**Requirements**
Locate the lines that hold the string "part". Copy every such line.
+ + + +
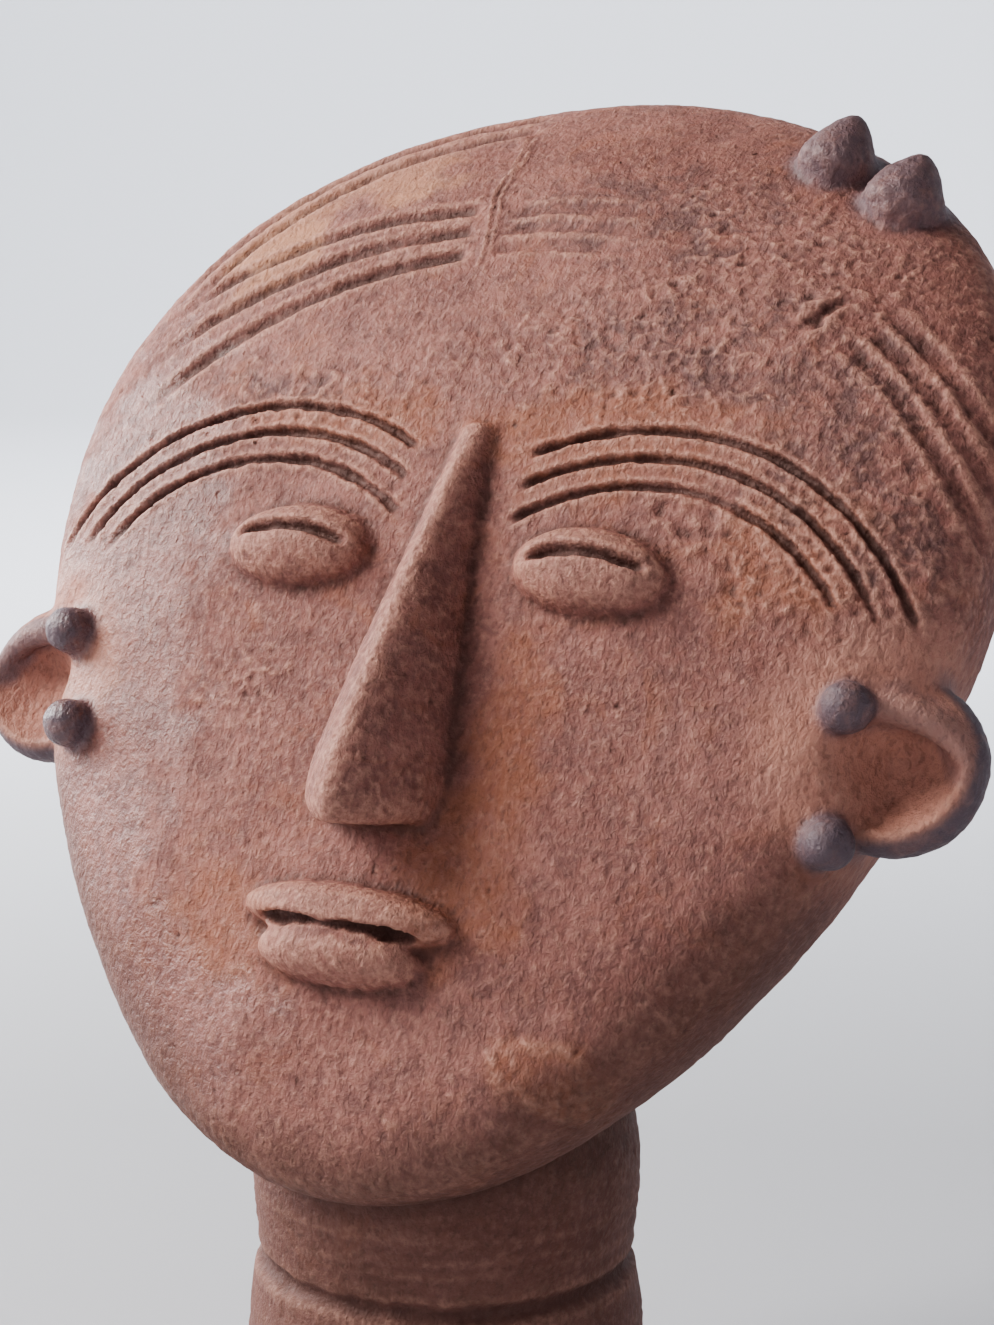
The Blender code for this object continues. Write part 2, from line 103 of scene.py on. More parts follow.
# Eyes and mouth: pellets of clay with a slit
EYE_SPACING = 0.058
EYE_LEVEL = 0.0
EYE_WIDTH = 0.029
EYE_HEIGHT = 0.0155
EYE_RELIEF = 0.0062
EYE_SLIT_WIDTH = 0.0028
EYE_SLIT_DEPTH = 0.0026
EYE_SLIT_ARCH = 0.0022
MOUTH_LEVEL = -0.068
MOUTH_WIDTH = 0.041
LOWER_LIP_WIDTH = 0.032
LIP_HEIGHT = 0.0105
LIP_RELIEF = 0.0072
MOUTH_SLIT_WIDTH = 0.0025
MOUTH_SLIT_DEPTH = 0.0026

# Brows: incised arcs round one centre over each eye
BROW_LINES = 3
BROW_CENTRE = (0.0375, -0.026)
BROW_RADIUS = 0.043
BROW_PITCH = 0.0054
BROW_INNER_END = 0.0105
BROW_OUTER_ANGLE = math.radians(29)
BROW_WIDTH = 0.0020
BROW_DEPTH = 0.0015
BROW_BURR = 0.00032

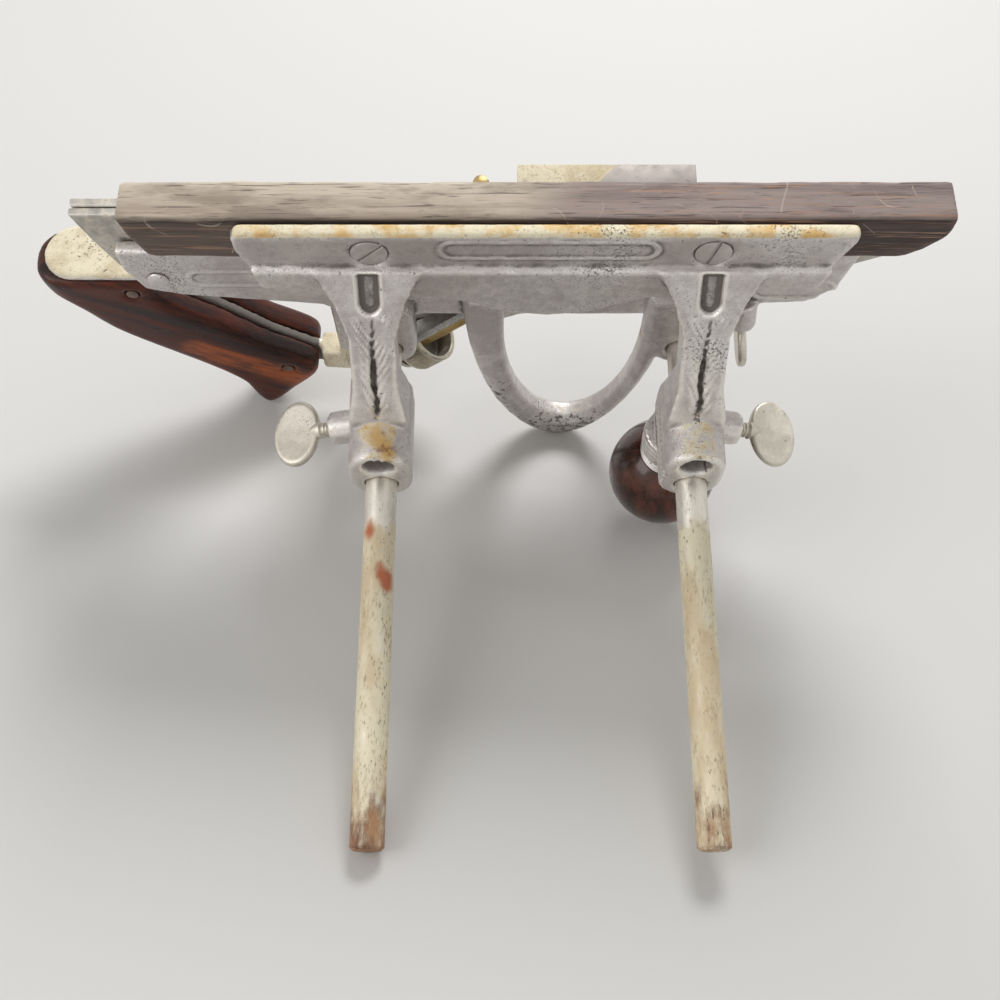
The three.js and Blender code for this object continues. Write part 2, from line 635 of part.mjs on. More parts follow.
+ + + +
**Worked solution**
The Blender code for this object continues. Write part 2, from line 103 of scene.py on. More parts follow.
The three.js and Blender code for this object continues. Write part 2, from line 635 of part.mjs on. More parts follow.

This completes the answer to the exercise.